Operational resilience should also be part of the comparison. Finance platforms must support recoverability, audit continuity, integration monitoring, and fallback procedures during migration waves. Vendor lock-in analysis is equally important. If the future-state design depends heavily on proprietary workflows, reporting logic, or integration tooling, the enterprise may gain short-term speed but lose long-term negotiating leverage and architectural flexibility.
- Define data domain owners before system design is finalized.
- Establish golden record rules, survivorship logic, and exception workflows.
- Create migration rehearsal cycles with finance-led validation, not only technical testing.
- Measure resilience through close-cycle continuity, interface recovery, and audit evidence retention.
- Limit unnecessary proprietary customizations that increase future switching and integration costs.
Executive decision guidance: how to choose the right migration path
Executives should select the migration path based on the operating model the enterprise wants to run in three to five years. If the strategic objective is global standardization, shared services expansion, and stronger control automation, a reimplementation with explicit master data redesign is usually justified. If the objective is lower infrastructure cost with minimal disruption, a more conservative migration may be appropriate, but leaders should acknowledge that data complexity will remain.

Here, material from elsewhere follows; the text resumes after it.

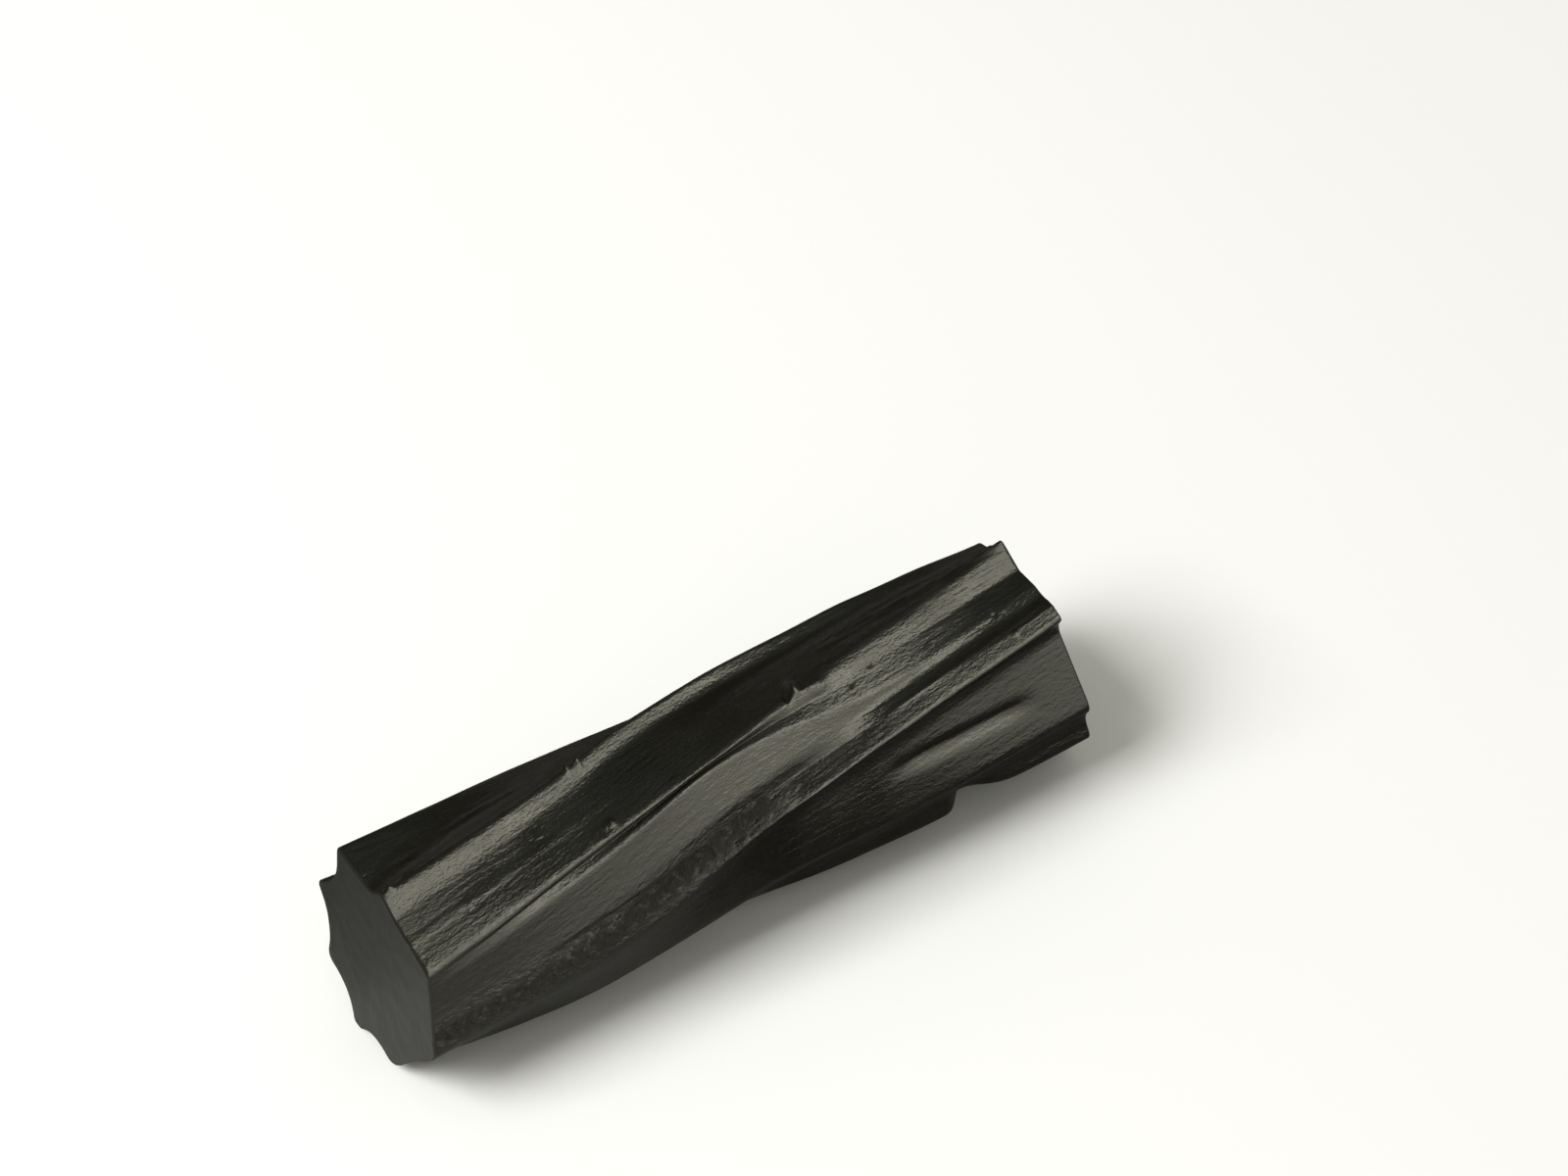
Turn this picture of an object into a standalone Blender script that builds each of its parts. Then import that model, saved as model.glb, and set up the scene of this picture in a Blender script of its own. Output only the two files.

The strongest decisions come from comparing platforms against five criteria: ability to enforce finance master data governance, interoperability with adjacent systems, scalability across entities and geographies, resilience under release and integration change, and total cost to operate after stabilization. This approach moves the conversation from software preference to enterprise modernization planning. For most large organizations, the winning platform is not the one with the longest feature list, but the one that can sustain disciplined finance data management without excessive operational friction.